And so at the end of a gruelling 63-game season, mentality monsters Liverpool met their match against the miracle men of Real Madrid.
For the best part of an hour in Paris, Carlo Ancelotti’s side looked off the pace and seemingly in need of some inspiration. Yet Madrid did what Madrid do.
Just ask Paris Saint-Germain, Chelsea and Manchester City exactly how that feels.
Unlike in the previous three rounds, no comeback was required on Saturday thanks to Vinicius Junior’s 59th-minute strike and a string of incredible Thibaut Courtois saves.
The pair, who along with Karim Benzema have been key in Los Blancos’ run to the final, will now forever be synonymous with their side’s 14th continental triumph.
That is double the number of European Cups or Champions Leagues won by the next most successful side, with Milan on seven and Liverpool just behind, still stuck on six.
Back in the city of the first of their triumphs, you can be sure that this will not be the last for the true kings of Europe.
Not for the first time this season, Ancelotti’s men were slow getting out of the blocks, perhaps not helped by a delay to kick-off of more than 30 minutes.
That was down to crowd congestion, as UEFA put it, with one half of the ground swathed in white 45 minutes before the scheduled start time and the Liverpool end a patchy red.
Those Liverpool fans who didn’t make it into the ground on time would have missed a dominant first-half display from their side.
The Reds had more shots on target in the first 22 minutes than they did in the entire of the 2019 final, which ended in victory against Tottenham.
Madrid had not even registered a shot or a touch in the Liverpool box by that point, and the Premier League side’s dominance only grew as the warmth in the Paris air turned to a slight chill.
By half-time, Jurgen Klopp’s side had aimed as many shots on target as in their previous two finals combined, including the defeat to Madrid four years ago in Kyiv.
Crucially, though, Courtois had kept out each of them, including a fine stop from Sadio Mane, helping his shot onto the post.
That was the seventh time Liverpool had hit the woodwork in the Champions League this season – the most of any side – yet the first signs of the tide turning arrived just before the break.
Benzema, kept quiet for large parts, fired the ball in after a mix-up between Alisson and Ibrahima Konate, only for the officials to deem the France striker to be offside.

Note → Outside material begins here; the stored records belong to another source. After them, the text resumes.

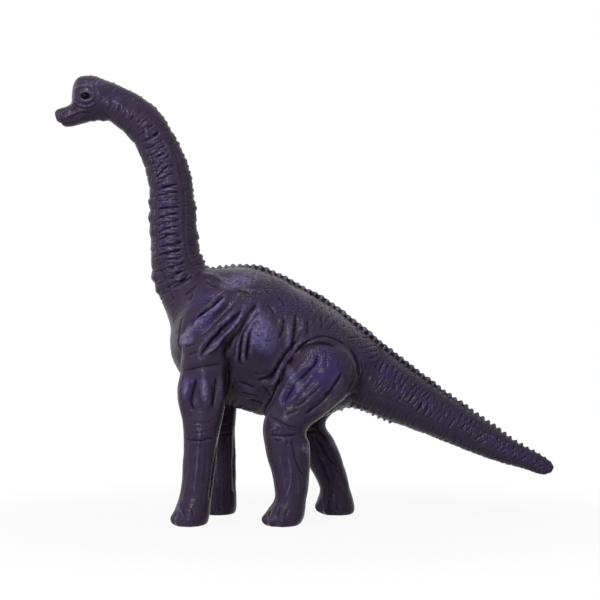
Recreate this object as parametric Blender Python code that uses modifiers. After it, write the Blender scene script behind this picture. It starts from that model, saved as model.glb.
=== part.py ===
"""Toy sauropod figure in hollow soft vinyl, posed in mid stride, with plug joints.

The figure faces -X, +Z is up and its left side is -Y. The soles lie at z = 0.
Torso, neck with head, tail and four legs are separate hollow mouldings. Each one is
carried by a rigid snap plug: the plug's base sits in the limb's socket, its shaft
passes through a hole in the torso's wall and its split head snaps behind that wall.
"""

import math

import bmesh
import bpy
from mathutils import Matrix, Vector

MM = 0.001

# Overall sizes
LENGTH = 300 * MM
HEIGHT = 265 * MM
BODY_WIDTH = 70 * MM
NECK_WIDTH = 30 * MM
TAIL_WIDTH = 39 * MM
STANCE_INSET = 8 * MM
STANCE = BODY_WIDTH - STANCE_INSET
FORELEG_WIDTH = 23 * MM
HIND_LEG_WIDTH = 24 * MM

# Stride: how far the right soles stand behind the left ones
FORE_STRIDE = 14.5 * MM
HIND_STRIDE = 33 * MM

# Mouldings
WALL = 2.5 * MM
GAP = 0.3 * MM
CUT_OVERRUN = 20 * MM
END_WALL = 3 * MM

# Row of scutes along the back
SCUTE_PITCH = 6 * MM
SCUTE_HEIGHT = 2.2 * MM
SCUTE_SIDE_SHARE = 0.5

# Leg joints: round seats let into the flanks. A seat's radius reaches from its hinge
# down to the underside of the body there, less a rim of the body that stays.
SHOULDER_SHARES = (-0.198, 0.400)
HIP_SHARES = (0.0327, 0.3185)
CHEST_SHARE = 0.279
BELLY_SHARE = 0.223
SHOULDER_RIM = 13 * MM
HIP_RIM = 0.8 * MM
SHOULDER_RADIUS = (SHOULDER_SHARES[1] - CHEST_SHARE) * HEIGHT - SHOULDER_RIM
HIP_RADIUS = (HIP_SHARES[1] - BELLY_SHARE) * HEIGHT - HIP_RIM
SHOULDER_SEAT_DEPTH = 14 * MM
HIP_SEAT_DEPTH = 11 * MM
SHOULDER_SPACING = BODY_WIDTH - 2 * SHOULDER_SEAT_DEPTH
HIP_SPACING = BODY_WIDTH - 2 * HIP_SEAT_DEPTH
FLANK_CLEARANCE = 5 * MM
INNER_SLOPE_SHARES = (0.21, 0.24)

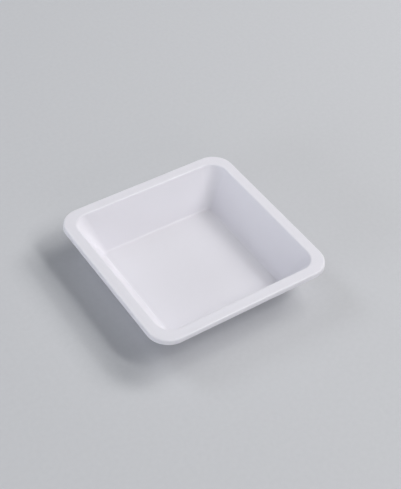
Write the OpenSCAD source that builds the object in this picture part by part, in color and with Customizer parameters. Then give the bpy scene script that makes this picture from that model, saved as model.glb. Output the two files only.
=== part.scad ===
// Square weighing boat: one thin sheet of white polystyrene, drawn into a shallow well
// with leaning walls, a flat rim and a turned-down lip.
//
// Millimetres, +Z up. The origin is at the middle of the underside, where the boat rests.

/* [Rim] */
// Outer width of the square boat, across the foot of its lip
rim_w = 85; // [70:0.5:140]
// Radius of the rim's corners, seen from above
rim_corner_r = 9.6; // [8:0.1:14]
// Width of the flat rim, from its outer edge to the mouth of the well
flange_w = 4.8; // [3:0.1:8]
// Depth of the turned-down lip, from the top of the rim
lip_drop = 2.2; // [1.6:0.1:4]
// Lean of the lip from upright, outwards as it goes down, in degrees
lip_lean = 4; // [0:0.5:12]
// Outer radius of the bend from the rim down to the lip
lip_bend_r = 0.8; // [0.7:0.05:1.5]

/* [Well] */
// Depth of the well, from the top of the rim to its floor
well_depth = 17; // [10:0.5:25]
// Lean of the walls from upright, outwards as they go up, in degrees
wall_lean = 30; // [20:1:35]
// Radius of the mouth's corners, seen from above
mouth_corner_r = 7.2; // [5:0.1:12]
// Radius of the floor's corners, seen from above
floor_corner_r = 2.4; // [2:0.1:6]
// Radius of the bend from the wall to the rim, on the upper face
mouth_bend_r = 0.9; // [0.8:0.05:2]
// Radius of the bend from the floor to the wall, on the upper face
floor_bend_r = 1.2; // [0.6:0.1:1.8]

/* [Sheet] */
// Thickness of the formed sheet
sheet_t = 0.3; // [0.2:0.05:0.6]

/* [Smoothness] */
// Flat steps round each corner, seen from above
corner_steps = 16; // [6:1:18]
// Flat steps along each bend of the section
bend_steps = 5; // [3:1:8]

/* [Hidden] */

// Heights of the horizontal faces, from the table up.
floor_z = sheet_t;
rim_z = floor_z + well_depth;
rim_under_z = rim_z - sheet_t;
lip_z = rim_z - lip_drop;

// Half widths of the upper face where its flats would meet with no bends.
lip_half = rim_w / 2;
rim_half = lip_half - lip_drop * tan(lip_lean);
mouth_half = rim_half - flange_w;
floor_half = mouth_half - well_depth * tan(wall_lean);

// The sheet's thickness, measured level through a leaning wall and through the lip.
wall_t = sheet_t / cos(wall_lean);
lip_t = sheet_t / cos(lip_lean);

// Half the distance between the corner axes of the well. The axes lean, because the
// mouth's corners are rounder than the floor's by less than the walls spread.
floor_axis = floor_half - floor_corner_r;
mouth_axis = mouth_half - mouth_corner_r;
function well_axis(z) = floor_axis + (mouth_axis - floor_axis) * (z - floor_z) / well_depth;

// A station is one closed line round the boat, a square with rounded corners, and holds
// [half width, corner radius, height].
function well_station(half, z) = [half, half - well_axis(z), z];
function rim_station(half, z) = [half, half - rim_half + rim_corner_r, z];
function centre_station(station) = [station[0] - station[1], 0, station[2]];

// Upper face of the sheet: the flats meet at these stations.
floor_edge = well_station(floor_half, floor_z);
mouth = well_station(mouth_half, rim_z);
rim = rim_station(rim_half, rim_z);
lip = rim_station(lip_half, lip_z);

// Lower face, one sheet thickness away on every flat.
lip_under = rim_station(lip_half - lip_t, lip_z);
rim_under = rim_station(rim_half + sheet_t * tan(lip_lean) - lip_t, rim_under_z);
mouth_under = well_station(mouth_half - sheet_t * tan(wall_lean) + wall_t, rim_under_z);
floor_under = well_station(floor_half - sheet_t * tan(wall_lean) + wall_t, 0);

// A step of the section is the run between two stations, without their corner radii.
function step(a, b) = [b[0] - a[0], b[2] - a[2]];
function turn(a, b, c) = acos(step(a, b) * step(b, c) / (norm(step(a, b)) * norm(step(b, c))));
function towards(a, b, distance) = a + (b - a) * distance / norm(step(a, b));

// A bend of radius r replaces station b on the way from a to c. It is a true arc in the
// section through a side, and the same curve blends the radii of the corners.
function bend(a, b, c, r) =
    let (
        angle = turn(a, b, c),
        from = towards(b, a, r * tan(angle / 2)),
        to = towards(b, c, r * tan(angle / 2)),
        pull = 2 * cos(angle / 2)
    )
    [
        for (i = [0 : bend_steps])
            let (u = i / bend_steps, v = 1 - u)
            (v * v * from + pull * u * v * b + u * u * to) / (v * v + pull * u * v + u * u)
    ];

// The flat of the floor ends where the bend to the walls begins, and keeps the axes of the
// floor's corners.
floor_flat = towards(floor_edge, centre_station(floor_edge), floor_bend_r * tan((90 - wall_lean) / 2));
floor_flat_under = [floor_flat[0], floor_flat[1], 0];

// The section of the sheet round its flat floor: out along the upper face, over the rim and
// down to the lip, and back along the lower face.
section = concat(
    bend(floor_flat, floor_edge, mouth, floor_bend_r),
    bend(floor_edge, mouth, rim, mouth_bend_r),
    bend(mouth, rim, lip, lip_bend_r),
    [lip, lip_under],
    bend(lip_under, rim_under, mouth_under, lip_bend_r - sheet_t),
    bend(rim_under, mouth_under, floor_under, mouth_bend_r - sheet_t),
    bend(mouth_under, floor_under, floor_flat_under, floor_bend_r + sheet_t)
);

// The points of one station, corner by corner, anticlockwise seen from above.
function ring(station) = [
    for (corner = [0 : 3])
        for (i = [0 : corner_steps])
            let (
                angle = 90 * (corner + i / corner_steps),
                axis = station[0] - station[1],
                right = corner == 0 || corner == 3 ? axis : -axis,
                back = corner < 2 ? axis : -axis
            )
            [right + station[1] * cos(angle), back + station[1] * sin(angle), station[2]]
];

// A skin over rings of points that lie side by side, the last of them beside the first.
module skin(rings) {
    count = len(rings[0]);
    polyhedron(
        [for (points = rings) each points],
        [
            for (k = [0 : len(rings) - 1])
                for (i = [0 : count - 1])
                    let (
                        this_ring = k * count,
                        next_ring = (k + 1) % len(rings) * count,
                        j = (i + 1) % count
                    )
                    [this_ring + i, this_ring + j, next_ring + j, next_ring + i]
        ]
    );
}

module flat_floor() {
    linear_extrude(sheet_t) polygon([for (point = ring(floor_flat)) [point[0], point[1]]]);
}

module walls_and_rim() {
    skin([for (station = section) ring(station)]);
}

module boat() {
    color("whitesmoke") {
        flat_floor();
        walls_and_rim();
    }
}

boat();
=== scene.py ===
import math

import bpy
from mathutils import Matrix, Vector


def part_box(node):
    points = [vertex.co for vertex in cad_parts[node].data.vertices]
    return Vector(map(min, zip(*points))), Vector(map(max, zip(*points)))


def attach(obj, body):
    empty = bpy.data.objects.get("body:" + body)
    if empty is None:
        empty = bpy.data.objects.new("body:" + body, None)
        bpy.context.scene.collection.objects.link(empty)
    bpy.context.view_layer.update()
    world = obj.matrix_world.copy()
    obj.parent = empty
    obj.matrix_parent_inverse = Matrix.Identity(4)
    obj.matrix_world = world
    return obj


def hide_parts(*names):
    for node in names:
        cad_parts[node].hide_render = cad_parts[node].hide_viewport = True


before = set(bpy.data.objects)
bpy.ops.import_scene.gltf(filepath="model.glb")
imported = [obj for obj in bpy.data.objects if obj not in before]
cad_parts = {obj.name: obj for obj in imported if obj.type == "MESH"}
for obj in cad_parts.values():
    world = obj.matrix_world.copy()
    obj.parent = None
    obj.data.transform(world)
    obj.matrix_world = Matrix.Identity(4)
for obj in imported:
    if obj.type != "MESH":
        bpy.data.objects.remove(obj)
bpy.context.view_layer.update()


# ---- The boat ----------------------------------------------------------------------------
# One sheet of white polystyrene, 0.3 mm thick and a little see-through. The hot sheet is drawn
# down into a square mould, which gives the flat floor, the leaning walls and the flat rim, and
# is then cut out of its web along the foot of the turned-down lip.

# Lengths are in metres.
SHEET = 0.0003
LIP_DROP = 0.0022
LIP_LEAN = math.radians(4)
LIP_BEND = 0.0008
RIM_WIDTH = 0.0048
WALL_LEAN = math.radians(30)
MOUTH_BEND = 0.0009
FLOOR_BEND = 0.0012
FLOOR_CORNER = 0.0024
MOUTH_CORNER = 0.0072
RIM_CORNER = 0.0096
CORNER_STEPS = 16
BEND_STEPS = 6

boat_low, boat_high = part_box("boat")
floor_z = boat_low.z + SHEET
rim_z = boat_high.z
lip_z = rim_z - LIP_DROP
lip_half = boat_high.x
rim_half = lip_half - LIP_DROP * math.tan(LIP_LEAN)
mouth_half = rim_half - RIM_WIDTH
floor_half = mouth_half - (rim_z - floor_z) * math.tan(WALL_LEAN)


def round_outline(half, corner, height):
    """A flat square face with round corners, centred over the origin."""
    bpy.ops.object.select_all(action="DESELECT")
    bpy.ops.mesh.primitive_plane_add(size=2 * half, location=(0, 0, height))
    bpy.ops.object.transform_apply(location=True, rotation=False, scale=True)
    bpy.ops.object.mode_set(mode="EDIT")
    bpy.ops.mesh.select_all(action="SELECT")
    bpy.ops.mesh.bevel(offset=corner, segments=CORNER_STEPS, profile=0.5, affect="VERTICES")
    bpy.ops.object.mode_set(mode="OBJECT")
    return bpy.context.object


def open_outline(half, corner, height):
    """The same outline with no face across it."""
    outline = round_outline(half, corner, height)
    bpy.ops.object.mode_set(mode="EDIT")
    bpy.ops.mesh.select_all(action="SELECT")
    bpy.ops.mesh.delete(type="ONLY_FACE")
    bpy.ops.object.mode_set(mode="OBJECT")
    return outline


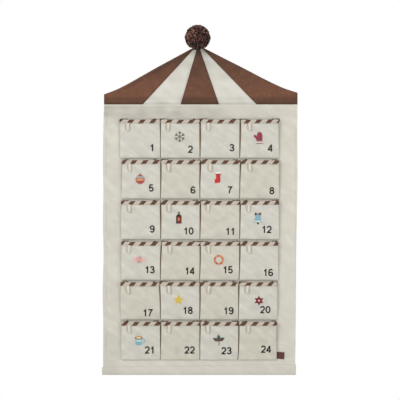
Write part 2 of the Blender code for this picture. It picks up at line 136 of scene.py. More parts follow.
class CalendarPockets(bpy.types.PropertyGroup):
    """Cut and drape of the twenty-four pockets."""
    cloth: size("Pocket cloth", 0.0008, "Thickness of the pocket canvas")
    mouth_depth: size("Mouth depth", 0.0110, "How far a closed mouth stands off the panel")
    foot_depth: size("Foot depth", 0.0036, "How far a pocket's foot stands off the panel")
    fold: size("Gusset fold", 0.0160, "How far a side gusset folds in at the mouth")
    gusset_rise: size("Gusset rise", 0.0028, "How far a folded gusset stands above the front")
    puff: size("Puff", 0.0017, "How far the front swells in its middle")
    crease: size("Crease", 0.00125, "Height of the creases in the front")
    crease_length: size("Crease length", 0.034, "Distance between creases")
    mouth_wave: size("Mouth wave", 0.0007, "How far the mouth wanders from a straight line")
    edge_bow: size("Edge bow", 0.0014, "How far a front's side edge bows inwards")
    mouth_draw: size("Mouth draw", 0.0012, "How much the mouth's corners draw in")
    foot_spread: size("Foot spread", 0.0005, "How far a pocket's foot fills its side gap")
    corner: size("Corner softness", 0.0013, "Reach of the rounded corners")
    cut_width: size("Cut width", 0.184, "Flat width of the cloth of one pocket")
    cut_height: size("Cut height", 0.1055, "Flat height of the cloth of one pocket")
    cool: tint("Pocket canvas", "#d8d5cb", "Most of the pockets")
    # The gusset shade colour is painted shade in the narrow gaps between the pockets
    hollow: tint("Gusset shade", "#b8945c", "Dusty cloth in the narrow gaps between pockets")
    warm: tint("Warmer pocket canvas", "#d6d2c4", "Pockets cut from a second, warmer bolt")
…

It was a hugely contentious call, one that took three minutes for VAR to review, although it will now represent a mere footnote when looking back at this game in years to come.
Vinicius – and Courtois – ultimately proved the difference, despite Liverpool throwing all they had at their opponents. The Belgium international made the most Champions League final saves (nine) of any goalkeeper on record (since 2003-04).
And so, for the eighth final running, the side that scored first went on to win, a run stretching back to Madrid’s comeback victory against Atletico Madrid in 2014.
Digging deep is nothing new for Madrid, then, and again in Paris – albeit perhaps not quite to the same extent as witnessed in previous rounds – their grit and character was on show.
A side who had trailed for 178 minutes in the semi-final, and 243 minutes in total in this campaign (21 per cent of their minutes played), came through this most difficult of runs.
Let it not be forgotten that the LaLiga winners saw off the champions of France, the champions of England and the erstwhile champions of Europe en route even before facing Liverpool and toppling them, too.
It will be particularly special for Ancelotti, who becomes an outright record four-time winner of the Champions League, but this success was about a team who refused to be beaten and again had the ability to grind out a victory just when required.
Never has a Champions League triumph been so hard-fought and yet so deserved.